* [Requirements]
Please output the data below exactly as given, starting at its first line and stopping after the line that contains "turn=ARM @ rotation(90".

-- begin Source excerpt --

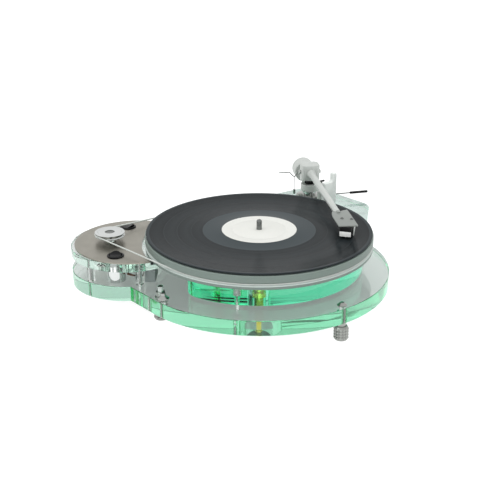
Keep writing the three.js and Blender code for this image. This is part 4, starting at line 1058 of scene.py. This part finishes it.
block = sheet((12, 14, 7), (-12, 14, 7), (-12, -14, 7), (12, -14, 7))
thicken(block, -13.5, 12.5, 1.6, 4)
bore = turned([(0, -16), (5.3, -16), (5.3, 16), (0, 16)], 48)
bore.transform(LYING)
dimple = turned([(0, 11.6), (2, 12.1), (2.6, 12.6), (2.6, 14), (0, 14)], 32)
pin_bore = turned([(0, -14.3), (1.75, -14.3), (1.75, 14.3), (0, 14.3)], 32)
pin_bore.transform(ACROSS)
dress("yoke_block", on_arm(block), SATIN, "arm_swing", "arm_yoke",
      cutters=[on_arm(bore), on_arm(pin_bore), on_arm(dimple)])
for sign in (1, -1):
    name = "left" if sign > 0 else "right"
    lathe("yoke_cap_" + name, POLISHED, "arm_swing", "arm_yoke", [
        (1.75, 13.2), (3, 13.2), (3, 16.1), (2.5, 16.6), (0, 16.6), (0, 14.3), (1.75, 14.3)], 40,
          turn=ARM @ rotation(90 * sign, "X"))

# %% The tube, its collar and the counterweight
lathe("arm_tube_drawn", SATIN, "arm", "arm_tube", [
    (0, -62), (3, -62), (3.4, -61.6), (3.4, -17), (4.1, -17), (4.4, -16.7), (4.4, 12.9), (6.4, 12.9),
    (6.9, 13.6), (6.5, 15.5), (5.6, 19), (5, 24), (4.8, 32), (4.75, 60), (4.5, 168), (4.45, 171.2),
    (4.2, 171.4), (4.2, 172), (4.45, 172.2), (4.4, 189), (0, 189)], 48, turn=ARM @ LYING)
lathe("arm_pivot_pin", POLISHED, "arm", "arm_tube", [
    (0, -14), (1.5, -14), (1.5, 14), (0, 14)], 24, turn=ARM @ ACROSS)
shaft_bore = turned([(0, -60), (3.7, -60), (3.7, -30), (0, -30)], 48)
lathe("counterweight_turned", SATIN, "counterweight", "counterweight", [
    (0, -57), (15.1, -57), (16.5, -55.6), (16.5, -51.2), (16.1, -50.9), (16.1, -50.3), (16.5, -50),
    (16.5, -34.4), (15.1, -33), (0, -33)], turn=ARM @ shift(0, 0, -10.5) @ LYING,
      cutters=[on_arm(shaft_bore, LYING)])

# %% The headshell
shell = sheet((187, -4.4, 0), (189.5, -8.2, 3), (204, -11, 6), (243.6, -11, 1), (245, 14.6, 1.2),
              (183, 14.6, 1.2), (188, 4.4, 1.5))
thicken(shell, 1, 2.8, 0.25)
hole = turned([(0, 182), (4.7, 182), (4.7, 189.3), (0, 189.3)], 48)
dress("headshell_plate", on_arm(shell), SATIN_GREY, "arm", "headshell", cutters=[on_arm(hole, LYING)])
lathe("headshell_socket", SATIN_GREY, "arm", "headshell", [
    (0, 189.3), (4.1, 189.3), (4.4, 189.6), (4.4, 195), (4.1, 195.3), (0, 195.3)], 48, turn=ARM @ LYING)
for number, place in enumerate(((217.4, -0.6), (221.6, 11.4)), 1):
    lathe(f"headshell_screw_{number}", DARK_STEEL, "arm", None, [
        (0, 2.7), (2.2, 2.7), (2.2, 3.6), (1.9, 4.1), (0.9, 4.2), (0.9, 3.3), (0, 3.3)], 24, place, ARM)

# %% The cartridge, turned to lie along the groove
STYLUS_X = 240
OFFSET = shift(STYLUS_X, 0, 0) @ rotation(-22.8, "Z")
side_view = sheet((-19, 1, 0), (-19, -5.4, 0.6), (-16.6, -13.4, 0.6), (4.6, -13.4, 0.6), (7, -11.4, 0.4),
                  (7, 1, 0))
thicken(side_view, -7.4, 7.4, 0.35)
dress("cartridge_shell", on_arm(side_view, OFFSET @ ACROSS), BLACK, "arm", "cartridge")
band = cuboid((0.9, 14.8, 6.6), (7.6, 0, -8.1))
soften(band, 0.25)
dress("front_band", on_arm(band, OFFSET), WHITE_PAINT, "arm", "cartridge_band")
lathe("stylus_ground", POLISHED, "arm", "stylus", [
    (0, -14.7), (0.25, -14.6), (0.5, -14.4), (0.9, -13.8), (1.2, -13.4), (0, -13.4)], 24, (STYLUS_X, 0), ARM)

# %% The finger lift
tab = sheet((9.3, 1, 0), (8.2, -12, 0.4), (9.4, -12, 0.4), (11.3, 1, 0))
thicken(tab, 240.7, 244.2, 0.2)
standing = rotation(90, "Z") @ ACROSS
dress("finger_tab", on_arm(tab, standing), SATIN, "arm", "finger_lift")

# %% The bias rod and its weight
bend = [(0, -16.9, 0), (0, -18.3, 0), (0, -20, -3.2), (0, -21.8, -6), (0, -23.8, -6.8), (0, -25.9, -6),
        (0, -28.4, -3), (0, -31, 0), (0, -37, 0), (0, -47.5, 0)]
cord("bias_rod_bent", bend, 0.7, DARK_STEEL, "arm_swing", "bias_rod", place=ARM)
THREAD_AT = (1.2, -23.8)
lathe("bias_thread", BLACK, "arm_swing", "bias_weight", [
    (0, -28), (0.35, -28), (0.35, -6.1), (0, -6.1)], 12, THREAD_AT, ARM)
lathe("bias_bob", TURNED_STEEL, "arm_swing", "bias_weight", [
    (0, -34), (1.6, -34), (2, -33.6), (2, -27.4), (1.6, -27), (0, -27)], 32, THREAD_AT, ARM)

-- end Source excerpt --

* [Written response]
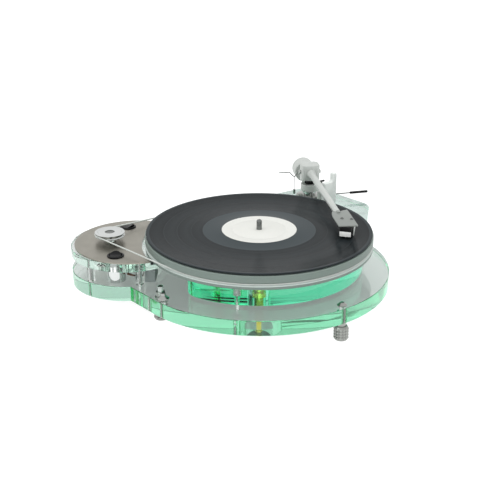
Keep writing the three.js and Blender code for this image. This is part 4, starting at line 1058 of scene.py. This part finishes it.
block = sheet((12, 14, 7), (-12, 14, 7), (-12, -14, 7), (12, -14, 7))
thicken(block, -13.5, 12.5, 1.6, 4)
bore = turned([(0, -16), (5.3, -16), (5.3, 16), (0, 16)], 48)
bore.transform(LYING)
dimple = turned([(0, 11.6), (2, 12.1), (2.6, 12.6), (2.6, 14), (0, 14)], 32)
pin_bore = turned([(0, -14.3), (1.75, -14.3), (1.75, 14.3), (0, 14.3)], 32)
pin_bore.transform(ACROSS)
dress("yoke_block", on_arm(block), SATIN, "arm_swing", "arm_yoke",
      cutters=[on_arm(bore), on_arm(pin_bore), on_arm(dimple)])
for sign in (1, -1):
    name = "left" if sign > 0 else "right"
    lathe("yoke_cap_" + name, POLISHED, "arm_swing", "arm_yoke", [
        (1.75, 13.2), (3, 13.2), (3, 16.1), (2.5, 16.6), (0, 16.6), (0, 14.3), (1.75, 14.3)], 40,
          turn=ARM @ rotation(90 * sign, "X"))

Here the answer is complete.